Beneath this instruction is a block of data; output from it exactly the lines that run from the one containing "last = (rings - 1) * tube_sides;" through the one containing "points = [vertex.co", inclusive.

--- start DATA FOR THIS TASK ---

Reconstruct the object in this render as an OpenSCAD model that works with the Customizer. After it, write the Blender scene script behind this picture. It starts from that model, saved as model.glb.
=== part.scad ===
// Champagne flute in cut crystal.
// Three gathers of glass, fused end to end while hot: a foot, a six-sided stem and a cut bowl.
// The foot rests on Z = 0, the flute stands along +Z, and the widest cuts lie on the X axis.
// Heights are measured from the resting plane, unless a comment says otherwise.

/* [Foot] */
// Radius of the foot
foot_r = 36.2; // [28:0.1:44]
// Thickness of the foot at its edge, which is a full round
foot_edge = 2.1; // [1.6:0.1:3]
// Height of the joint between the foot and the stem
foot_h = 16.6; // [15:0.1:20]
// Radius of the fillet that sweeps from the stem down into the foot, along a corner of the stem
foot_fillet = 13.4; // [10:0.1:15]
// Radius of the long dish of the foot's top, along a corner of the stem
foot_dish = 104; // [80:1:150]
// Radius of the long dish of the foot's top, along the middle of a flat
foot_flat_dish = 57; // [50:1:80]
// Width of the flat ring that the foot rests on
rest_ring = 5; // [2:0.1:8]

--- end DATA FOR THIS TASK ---
--- start DATA FOR THIS TASK ---

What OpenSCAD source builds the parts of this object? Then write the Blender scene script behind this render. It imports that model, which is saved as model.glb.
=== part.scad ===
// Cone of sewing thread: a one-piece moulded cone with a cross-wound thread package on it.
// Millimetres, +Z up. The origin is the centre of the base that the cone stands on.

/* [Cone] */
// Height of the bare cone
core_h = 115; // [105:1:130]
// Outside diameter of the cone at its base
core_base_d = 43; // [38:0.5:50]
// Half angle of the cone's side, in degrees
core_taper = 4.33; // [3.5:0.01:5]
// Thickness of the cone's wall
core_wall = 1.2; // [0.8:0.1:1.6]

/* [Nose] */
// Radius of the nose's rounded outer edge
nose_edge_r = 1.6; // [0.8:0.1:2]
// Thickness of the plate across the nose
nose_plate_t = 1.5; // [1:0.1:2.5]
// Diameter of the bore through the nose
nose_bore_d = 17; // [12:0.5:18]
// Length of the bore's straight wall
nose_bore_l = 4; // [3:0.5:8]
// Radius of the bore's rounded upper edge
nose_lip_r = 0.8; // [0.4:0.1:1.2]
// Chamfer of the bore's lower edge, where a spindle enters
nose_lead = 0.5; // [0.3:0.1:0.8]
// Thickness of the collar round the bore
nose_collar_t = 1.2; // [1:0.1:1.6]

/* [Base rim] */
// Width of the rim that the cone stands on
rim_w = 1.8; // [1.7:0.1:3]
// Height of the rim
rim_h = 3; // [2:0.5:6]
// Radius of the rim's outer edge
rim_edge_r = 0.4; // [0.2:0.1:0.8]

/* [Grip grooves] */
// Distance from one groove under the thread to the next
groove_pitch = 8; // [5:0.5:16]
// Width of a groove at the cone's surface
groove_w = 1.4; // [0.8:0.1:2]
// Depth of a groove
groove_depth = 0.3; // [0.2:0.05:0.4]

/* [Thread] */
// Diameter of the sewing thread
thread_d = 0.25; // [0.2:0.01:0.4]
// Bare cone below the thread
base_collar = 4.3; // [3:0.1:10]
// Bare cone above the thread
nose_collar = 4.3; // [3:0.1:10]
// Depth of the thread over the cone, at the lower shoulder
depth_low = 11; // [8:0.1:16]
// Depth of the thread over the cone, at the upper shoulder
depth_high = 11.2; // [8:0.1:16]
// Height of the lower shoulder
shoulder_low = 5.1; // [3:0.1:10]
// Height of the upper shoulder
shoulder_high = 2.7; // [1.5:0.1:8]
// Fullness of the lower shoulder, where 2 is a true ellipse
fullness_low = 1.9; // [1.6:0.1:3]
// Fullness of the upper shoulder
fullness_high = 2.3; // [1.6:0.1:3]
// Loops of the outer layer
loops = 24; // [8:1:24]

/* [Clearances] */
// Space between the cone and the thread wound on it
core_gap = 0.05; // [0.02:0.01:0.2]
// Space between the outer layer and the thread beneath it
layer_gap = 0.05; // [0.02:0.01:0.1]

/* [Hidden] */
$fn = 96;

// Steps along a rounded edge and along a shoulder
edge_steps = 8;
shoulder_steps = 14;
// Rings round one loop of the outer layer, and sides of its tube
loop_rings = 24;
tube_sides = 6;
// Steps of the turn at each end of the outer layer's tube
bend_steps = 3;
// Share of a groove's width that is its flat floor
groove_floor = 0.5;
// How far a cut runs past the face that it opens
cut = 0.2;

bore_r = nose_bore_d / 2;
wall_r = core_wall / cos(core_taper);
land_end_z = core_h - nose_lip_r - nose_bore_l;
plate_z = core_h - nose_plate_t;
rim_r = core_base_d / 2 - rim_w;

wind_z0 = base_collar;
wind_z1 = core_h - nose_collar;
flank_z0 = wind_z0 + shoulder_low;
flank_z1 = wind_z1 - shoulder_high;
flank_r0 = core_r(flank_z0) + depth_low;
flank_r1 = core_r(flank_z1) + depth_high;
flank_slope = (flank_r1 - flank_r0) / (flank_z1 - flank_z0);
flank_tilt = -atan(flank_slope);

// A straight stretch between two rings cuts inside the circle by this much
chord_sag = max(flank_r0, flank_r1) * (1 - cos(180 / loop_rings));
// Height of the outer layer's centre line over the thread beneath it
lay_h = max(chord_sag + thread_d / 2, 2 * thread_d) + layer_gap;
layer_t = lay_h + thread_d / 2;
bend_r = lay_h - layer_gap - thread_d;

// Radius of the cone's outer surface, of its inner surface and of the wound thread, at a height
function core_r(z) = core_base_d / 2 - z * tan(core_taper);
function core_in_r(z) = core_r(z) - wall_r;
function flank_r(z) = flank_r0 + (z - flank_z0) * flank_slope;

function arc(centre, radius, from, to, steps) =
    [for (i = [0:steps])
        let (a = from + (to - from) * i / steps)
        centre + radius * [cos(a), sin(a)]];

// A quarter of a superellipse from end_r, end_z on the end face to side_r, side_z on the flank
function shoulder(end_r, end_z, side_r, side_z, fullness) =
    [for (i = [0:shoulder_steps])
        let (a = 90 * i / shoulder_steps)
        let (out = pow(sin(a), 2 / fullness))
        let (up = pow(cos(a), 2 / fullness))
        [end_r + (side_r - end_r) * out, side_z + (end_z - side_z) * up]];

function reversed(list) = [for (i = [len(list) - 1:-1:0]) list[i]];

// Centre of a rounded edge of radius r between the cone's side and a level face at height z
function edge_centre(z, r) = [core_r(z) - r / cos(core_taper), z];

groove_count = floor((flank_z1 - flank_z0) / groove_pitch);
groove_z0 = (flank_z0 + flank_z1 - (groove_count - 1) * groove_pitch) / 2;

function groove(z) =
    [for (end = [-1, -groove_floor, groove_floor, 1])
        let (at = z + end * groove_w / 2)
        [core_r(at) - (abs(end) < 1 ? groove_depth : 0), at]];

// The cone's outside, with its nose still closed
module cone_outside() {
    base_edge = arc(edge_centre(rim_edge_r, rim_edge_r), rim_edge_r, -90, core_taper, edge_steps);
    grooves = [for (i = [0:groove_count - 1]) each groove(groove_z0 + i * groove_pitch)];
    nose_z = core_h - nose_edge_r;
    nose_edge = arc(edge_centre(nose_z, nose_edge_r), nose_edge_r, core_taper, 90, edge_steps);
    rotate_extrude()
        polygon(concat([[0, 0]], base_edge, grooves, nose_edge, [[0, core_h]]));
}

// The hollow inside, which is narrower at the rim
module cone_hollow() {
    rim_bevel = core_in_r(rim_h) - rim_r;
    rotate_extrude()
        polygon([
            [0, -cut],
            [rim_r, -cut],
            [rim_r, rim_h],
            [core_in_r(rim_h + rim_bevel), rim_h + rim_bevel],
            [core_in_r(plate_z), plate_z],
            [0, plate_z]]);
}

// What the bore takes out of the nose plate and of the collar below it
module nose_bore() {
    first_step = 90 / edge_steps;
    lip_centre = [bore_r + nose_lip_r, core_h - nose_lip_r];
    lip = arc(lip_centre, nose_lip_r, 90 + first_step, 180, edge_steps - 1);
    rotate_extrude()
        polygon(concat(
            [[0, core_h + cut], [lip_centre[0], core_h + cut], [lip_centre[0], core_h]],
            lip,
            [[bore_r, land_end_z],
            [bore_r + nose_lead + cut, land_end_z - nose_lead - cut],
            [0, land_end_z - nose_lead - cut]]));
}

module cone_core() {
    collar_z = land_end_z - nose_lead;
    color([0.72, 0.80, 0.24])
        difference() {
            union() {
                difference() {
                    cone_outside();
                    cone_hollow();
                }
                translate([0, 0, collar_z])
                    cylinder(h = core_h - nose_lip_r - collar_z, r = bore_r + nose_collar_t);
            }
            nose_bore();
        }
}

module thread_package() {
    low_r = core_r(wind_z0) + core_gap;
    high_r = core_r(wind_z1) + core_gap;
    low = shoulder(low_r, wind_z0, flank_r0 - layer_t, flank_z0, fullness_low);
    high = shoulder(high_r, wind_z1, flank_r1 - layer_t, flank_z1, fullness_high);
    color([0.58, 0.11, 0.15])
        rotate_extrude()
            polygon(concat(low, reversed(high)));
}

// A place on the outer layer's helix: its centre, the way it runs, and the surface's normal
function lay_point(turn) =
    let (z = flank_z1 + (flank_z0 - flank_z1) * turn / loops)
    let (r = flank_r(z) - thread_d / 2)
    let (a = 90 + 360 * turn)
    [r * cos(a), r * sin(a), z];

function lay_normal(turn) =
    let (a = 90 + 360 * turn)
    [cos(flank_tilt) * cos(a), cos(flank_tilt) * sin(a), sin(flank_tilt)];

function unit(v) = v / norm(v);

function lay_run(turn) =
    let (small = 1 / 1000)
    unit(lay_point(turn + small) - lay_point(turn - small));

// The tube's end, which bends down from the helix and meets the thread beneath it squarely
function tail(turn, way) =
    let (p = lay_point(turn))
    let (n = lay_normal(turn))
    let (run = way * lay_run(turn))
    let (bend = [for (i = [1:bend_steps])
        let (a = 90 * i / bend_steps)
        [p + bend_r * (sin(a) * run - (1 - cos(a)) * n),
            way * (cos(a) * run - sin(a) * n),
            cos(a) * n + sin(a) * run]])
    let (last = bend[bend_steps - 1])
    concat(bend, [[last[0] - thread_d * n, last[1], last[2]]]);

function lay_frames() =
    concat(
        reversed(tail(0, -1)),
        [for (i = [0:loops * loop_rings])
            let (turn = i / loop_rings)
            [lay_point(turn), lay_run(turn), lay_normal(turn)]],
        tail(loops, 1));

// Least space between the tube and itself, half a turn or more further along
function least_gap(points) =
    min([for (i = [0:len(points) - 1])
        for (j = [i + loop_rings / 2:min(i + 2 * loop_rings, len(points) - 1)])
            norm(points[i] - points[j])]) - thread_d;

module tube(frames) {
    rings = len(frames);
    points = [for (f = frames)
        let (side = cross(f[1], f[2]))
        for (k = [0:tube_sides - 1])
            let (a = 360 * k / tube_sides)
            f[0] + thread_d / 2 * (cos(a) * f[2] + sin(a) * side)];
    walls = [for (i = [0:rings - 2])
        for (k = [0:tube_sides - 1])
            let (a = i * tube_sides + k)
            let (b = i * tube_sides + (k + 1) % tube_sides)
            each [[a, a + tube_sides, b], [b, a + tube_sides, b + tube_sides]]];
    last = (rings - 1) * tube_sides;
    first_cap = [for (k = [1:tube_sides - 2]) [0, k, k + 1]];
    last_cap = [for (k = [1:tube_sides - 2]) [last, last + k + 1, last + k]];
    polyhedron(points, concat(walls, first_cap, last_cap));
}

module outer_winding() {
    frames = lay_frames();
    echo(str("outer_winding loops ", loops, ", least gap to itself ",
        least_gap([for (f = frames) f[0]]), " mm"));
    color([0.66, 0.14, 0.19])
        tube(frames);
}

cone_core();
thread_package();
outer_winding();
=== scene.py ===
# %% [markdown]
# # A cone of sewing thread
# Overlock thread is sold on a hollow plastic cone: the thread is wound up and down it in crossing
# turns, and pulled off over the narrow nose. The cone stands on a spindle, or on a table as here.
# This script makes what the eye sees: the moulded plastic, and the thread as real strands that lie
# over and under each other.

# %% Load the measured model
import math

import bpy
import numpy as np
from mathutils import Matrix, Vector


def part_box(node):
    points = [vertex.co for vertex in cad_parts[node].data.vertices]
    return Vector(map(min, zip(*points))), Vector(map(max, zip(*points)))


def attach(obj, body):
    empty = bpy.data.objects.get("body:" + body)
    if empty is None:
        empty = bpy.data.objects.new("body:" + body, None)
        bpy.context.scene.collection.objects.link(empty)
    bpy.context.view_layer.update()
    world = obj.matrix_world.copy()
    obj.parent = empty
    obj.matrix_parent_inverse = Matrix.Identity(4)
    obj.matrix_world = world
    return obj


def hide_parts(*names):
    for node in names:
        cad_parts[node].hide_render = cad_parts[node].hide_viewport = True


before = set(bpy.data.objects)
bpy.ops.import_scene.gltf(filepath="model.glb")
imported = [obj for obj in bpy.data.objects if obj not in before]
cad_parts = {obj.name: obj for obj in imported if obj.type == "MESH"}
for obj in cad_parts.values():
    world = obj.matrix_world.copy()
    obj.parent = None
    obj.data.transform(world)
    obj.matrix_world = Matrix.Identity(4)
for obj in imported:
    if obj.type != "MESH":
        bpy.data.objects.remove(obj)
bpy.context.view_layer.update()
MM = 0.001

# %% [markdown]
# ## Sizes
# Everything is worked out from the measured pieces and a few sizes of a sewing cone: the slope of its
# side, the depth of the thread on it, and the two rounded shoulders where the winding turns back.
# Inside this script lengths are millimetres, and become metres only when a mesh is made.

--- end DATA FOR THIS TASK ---
--- start DATA FOR THIS TASK ---

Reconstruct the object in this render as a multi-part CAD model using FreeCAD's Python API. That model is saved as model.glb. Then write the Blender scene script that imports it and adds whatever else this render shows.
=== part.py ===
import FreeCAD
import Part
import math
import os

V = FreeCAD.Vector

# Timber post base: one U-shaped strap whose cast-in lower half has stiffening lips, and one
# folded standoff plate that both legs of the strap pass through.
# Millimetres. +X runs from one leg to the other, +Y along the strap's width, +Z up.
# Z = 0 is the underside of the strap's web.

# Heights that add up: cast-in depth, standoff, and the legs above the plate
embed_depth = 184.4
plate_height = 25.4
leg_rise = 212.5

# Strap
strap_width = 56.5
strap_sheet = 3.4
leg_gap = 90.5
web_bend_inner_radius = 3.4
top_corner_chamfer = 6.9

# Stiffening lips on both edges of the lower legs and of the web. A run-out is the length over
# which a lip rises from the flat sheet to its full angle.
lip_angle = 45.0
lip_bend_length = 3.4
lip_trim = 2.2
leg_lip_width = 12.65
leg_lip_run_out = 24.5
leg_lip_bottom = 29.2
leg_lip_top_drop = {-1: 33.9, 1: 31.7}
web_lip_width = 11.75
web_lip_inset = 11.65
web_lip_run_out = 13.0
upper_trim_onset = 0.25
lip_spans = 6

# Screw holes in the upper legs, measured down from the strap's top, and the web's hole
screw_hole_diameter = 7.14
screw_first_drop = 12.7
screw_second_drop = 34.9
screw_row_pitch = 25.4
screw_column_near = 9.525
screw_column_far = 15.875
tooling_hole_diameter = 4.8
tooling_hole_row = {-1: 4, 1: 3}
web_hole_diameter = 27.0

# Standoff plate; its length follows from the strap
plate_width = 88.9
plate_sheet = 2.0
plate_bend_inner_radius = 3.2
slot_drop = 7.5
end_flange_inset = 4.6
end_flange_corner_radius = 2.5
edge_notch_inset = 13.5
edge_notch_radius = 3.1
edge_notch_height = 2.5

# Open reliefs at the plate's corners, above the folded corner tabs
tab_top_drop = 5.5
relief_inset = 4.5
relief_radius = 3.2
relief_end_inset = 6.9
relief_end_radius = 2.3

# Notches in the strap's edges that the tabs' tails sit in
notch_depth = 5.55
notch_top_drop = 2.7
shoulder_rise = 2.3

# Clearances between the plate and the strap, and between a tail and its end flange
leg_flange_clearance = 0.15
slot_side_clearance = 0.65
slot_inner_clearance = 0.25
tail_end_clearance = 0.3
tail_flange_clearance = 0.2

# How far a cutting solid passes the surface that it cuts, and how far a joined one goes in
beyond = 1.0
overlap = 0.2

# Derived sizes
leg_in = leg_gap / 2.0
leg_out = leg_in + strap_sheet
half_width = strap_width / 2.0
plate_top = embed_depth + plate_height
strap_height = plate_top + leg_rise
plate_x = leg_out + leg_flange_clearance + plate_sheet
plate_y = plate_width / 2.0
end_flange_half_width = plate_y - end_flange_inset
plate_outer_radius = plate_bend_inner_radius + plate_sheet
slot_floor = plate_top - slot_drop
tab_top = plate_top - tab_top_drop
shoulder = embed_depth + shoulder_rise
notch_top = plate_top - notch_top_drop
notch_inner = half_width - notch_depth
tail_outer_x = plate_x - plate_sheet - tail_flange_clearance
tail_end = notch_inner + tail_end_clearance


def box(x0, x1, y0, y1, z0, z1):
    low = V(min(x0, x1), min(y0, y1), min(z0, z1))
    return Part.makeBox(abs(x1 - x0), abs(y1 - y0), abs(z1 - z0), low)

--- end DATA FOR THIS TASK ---

PROBLEM SOLUTION:
    last = (rings - 1) * tube_sides;
    first_cap = [for (k = [1:tube_sides - 2]) [0, k, k + 1]];
    last_cap = [for (k = [1:tube_sides - 2]) [last, last + k + 1, last + k]];
    polyhedron(points, concat(walls, first_cap, last_cap));
}

module outer_winding() {
    frames = lay_frames();
    echo(str("outer_winding loops ", loops, ", least gap to itself ",
        least_gap([for (f = frames) f[0]]), " mm"));
    color([0.66, 0.14, 0.19])
        tube(frames);
}

cone_core();
thread_package();
outer_winding();
=== scene.py ===
# %% [markdown]
# # A cone of sewing thread
# Overlock thread is sold on a hollow plastic cone: the thread is wound up and down it in crossing
# turns, and pulled off over the narrow nose. The cone stands on a spindle, or on a table as here.
# This script makes what the eye sees: the moulded plastic, and the thread as real strands that lie
# over and under each other.

# %% Load the measured model
import math

import bpy
import numpy as np
from mathutils import Matrix, Vector


def part_box(node):
    points = [vertex.co for vertex in cad_parts[node].data.vertices]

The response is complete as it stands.